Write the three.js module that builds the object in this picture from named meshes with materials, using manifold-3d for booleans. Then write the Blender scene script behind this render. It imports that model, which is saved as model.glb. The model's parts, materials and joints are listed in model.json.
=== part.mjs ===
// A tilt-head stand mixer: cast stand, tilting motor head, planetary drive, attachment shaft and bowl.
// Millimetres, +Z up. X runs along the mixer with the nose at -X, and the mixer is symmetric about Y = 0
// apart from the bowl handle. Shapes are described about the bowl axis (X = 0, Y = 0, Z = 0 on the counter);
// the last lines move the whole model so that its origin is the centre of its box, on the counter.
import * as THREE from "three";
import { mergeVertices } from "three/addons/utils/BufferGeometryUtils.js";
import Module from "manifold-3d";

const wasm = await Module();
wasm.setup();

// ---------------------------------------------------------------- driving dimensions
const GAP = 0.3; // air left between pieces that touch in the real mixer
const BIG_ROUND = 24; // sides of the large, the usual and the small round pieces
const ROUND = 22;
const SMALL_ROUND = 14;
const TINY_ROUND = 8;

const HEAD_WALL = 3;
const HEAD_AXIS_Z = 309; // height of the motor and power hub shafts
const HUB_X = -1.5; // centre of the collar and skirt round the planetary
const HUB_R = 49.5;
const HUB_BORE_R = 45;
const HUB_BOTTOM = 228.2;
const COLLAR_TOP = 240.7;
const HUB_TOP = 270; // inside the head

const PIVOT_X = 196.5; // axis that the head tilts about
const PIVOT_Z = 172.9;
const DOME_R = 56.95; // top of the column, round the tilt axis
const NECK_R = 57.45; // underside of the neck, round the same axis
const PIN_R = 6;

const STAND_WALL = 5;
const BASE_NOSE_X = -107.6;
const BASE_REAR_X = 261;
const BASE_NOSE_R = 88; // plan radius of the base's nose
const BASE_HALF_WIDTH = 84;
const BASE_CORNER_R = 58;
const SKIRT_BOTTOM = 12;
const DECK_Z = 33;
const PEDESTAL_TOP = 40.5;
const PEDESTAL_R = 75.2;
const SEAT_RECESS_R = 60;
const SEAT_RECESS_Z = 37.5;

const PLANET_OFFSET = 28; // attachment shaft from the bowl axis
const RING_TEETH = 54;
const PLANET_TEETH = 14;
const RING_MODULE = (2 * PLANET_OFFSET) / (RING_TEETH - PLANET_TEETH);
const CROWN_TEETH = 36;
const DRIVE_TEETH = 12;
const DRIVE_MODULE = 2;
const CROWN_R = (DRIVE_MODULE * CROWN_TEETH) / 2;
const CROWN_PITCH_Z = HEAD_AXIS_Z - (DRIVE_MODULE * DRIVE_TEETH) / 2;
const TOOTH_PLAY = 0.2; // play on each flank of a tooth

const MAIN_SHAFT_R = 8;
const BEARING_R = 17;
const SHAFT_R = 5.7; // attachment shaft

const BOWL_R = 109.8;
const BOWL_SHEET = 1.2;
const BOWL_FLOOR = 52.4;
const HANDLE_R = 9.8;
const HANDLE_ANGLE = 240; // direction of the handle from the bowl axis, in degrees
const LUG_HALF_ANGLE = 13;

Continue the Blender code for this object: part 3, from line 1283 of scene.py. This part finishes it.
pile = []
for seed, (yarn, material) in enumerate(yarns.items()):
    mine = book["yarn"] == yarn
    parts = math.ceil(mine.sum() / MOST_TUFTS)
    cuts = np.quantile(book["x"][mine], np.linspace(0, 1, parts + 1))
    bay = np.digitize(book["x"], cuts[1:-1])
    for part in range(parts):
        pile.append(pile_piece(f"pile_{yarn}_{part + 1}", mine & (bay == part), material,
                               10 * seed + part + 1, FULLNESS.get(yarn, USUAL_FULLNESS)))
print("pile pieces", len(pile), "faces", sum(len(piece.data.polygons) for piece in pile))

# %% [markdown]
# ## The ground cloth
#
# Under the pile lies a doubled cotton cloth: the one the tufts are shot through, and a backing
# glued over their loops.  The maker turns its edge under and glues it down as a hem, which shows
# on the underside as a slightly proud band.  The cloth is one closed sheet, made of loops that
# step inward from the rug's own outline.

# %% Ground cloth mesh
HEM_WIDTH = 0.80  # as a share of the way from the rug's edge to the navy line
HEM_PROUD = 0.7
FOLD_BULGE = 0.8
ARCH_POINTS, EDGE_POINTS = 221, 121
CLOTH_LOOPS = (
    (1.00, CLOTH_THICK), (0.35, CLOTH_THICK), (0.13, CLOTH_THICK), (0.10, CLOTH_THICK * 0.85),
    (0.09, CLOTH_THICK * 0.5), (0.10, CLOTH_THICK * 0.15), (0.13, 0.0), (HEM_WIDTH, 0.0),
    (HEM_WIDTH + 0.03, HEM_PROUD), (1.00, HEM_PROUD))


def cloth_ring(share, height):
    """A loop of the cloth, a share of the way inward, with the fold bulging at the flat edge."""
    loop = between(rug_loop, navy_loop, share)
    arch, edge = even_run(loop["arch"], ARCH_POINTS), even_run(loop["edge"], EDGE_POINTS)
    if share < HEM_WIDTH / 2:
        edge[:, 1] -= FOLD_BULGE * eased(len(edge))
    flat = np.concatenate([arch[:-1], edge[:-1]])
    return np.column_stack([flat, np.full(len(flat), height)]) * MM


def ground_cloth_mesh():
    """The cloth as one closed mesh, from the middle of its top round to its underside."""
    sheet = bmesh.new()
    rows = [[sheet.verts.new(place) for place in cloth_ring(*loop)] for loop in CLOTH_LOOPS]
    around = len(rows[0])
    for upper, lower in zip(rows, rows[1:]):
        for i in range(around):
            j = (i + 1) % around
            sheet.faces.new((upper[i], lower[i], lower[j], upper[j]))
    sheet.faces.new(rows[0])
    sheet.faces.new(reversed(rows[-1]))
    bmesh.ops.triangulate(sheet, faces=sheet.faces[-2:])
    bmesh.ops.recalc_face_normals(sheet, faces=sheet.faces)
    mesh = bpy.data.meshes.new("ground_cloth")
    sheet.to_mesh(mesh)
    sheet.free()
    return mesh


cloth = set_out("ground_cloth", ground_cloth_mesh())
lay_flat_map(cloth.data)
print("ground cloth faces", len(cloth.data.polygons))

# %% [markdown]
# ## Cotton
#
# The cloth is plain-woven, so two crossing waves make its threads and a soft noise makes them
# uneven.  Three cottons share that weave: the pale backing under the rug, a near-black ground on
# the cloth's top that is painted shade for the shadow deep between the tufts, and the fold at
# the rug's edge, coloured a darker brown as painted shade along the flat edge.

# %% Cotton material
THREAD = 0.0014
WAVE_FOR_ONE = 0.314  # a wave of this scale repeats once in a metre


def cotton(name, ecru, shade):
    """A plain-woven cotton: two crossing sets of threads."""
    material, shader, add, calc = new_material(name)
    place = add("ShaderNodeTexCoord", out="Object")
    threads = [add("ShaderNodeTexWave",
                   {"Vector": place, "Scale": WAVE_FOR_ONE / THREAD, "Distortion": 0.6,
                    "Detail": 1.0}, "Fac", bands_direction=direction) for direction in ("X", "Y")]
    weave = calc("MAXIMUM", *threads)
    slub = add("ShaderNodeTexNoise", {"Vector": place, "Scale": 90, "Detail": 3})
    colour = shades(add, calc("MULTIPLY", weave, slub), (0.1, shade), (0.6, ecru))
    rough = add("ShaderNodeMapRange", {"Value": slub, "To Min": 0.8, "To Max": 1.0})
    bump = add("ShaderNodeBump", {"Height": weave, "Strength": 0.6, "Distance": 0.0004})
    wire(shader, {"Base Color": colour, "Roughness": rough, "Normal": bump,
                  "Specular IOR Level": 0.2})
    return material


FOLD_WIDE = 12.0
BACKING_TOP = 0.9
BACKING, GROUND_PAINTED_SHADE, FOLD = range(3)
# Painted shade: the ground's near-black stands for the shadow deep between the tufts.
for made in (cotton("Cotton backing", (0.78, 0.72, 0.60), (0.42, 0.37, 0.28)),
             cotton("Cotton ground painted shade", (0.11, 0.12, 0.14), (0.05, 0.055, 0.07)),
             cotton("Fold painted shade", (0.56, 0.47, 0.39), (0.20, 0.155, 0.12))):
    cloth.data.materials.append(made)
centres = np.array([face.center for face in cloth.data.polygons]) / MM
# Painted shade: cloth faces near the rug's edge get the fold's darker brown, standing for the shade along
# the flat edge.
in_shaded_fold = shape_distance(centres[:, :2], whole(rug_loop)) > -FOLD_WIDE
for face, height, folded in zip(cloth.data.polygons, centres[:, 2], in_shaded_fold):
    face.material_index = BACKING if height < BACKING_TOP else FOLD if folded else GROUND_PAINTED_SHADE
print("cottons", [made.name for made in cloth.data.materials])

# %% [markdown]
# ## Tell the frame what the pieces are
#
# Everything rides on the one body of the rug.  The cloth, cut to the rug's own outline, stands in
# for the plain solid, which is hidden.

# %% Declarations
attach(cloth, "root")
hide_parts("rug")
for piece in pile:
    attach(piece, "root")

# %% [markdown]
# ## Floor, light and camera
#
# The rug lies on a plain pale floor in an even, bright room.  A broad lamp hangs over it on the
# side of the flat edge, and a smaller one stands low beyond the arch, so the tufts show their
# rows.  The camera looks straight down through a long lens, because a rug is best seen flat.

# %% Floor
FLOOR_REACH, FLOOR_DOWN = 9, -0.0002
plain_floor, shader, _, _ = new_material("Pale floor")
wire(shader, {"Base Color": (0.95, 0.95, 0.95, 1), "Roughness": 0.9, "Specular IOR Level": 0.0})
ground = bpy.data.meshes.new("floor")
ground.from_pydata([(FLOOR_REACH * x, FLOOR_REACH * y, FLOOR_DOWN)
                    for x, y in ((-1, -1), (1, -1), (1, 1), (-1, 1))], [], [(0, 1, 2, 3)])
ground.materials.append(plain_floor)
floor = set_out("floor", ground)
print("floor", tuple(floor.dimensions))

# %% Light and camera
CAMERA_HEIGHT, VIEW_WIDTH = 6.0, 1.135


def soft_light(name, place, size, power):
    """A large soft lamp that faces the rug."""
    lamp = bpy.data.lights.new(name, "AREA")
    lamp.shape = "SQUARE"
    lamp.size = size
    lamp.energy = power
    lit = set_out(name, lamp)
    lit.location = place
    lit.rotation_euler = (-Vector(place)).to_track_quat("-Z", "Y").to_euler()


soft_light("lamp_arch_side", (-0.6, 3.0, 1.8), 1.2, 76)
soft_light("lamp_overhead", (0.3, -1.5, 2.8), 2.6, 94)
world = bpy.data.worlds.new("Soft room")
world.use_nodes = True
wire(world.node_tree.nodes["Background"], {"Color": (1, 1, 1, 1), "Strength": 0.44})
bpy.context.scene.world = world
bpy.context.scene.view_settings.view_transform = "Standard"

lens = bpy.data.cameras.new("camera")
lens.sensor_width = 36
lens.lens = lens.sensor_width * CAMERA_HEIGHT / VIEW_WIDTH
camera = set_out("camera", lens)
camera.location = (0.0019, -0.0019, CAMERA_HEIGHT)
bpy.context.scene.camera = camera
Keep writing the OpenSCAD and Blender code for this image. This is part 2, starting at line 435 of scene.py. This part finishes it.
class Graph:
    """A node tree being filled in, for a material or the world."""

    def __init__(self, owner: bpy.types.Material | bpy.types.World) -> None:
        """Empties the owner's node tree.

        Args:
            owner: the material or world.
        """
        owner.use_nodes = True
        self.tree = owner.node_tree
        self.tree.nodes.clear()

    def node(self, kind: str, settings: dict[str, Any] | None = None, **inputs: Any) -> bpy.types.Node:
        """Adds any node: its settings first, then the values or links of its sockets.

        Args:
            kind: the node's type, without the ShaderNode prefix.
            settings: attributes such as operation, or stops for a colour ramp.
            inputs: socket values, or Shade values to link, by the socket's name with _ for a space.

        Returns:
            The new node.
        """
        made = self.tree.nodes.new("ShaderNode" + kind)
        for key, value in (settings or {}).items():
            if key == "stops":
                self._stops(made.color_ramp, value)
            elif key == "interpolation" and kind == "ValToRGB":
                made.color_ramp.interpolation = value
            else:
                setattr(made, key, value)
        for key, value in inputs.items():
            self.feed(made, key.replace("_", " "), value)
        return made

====

Starting at the first line of the data above, please restate word for word every line up to and including the one that holds "const TINY_ROUND = 8;", and add nothing else.

# [REPLY TO THE EXERCISE]
Write the three.js module that builds the object in this picture from named meshes with materials, using manifold-3d for booleans. Then write the Blender scene script behind this render. It imports that model, which is saved as model.glb. The model's parts, materials and joints are listed in model.json.
=== part.mjs ===
// A tilt-head stand mixer: cast stand, tilting motor head, planetary drive, attachment shaft and bowl.
// Millimetres, +Z up. X runs along the mixer with the nose at -X, and the mixer is symmetric about Y = 0
// apart from the bowl handle. Shapes are described about the bowl axis (X = 0, Y = 0, Z = 0 on the counter);
// the last lines move the whole model so that its origin is the centre of its box, on the counter.
import * as THREE from "three";
import { mergeVertices } from "three/addons/utils/BufferGeometryUtils.js";
import Module from "manifold-3d";

const wasm = await Module();
wasm.setup();

// ---------------------------------------------------------------- driving dimensions
const GAP = 0.3; // air left between pieces that touch in the real mixer
const BIG_ROUND = 24; // sides of the large, the usual and the small round pieces
const ROUND = 22;
const SMALL_ROUND = 14;
const TINY_ROUND = 8;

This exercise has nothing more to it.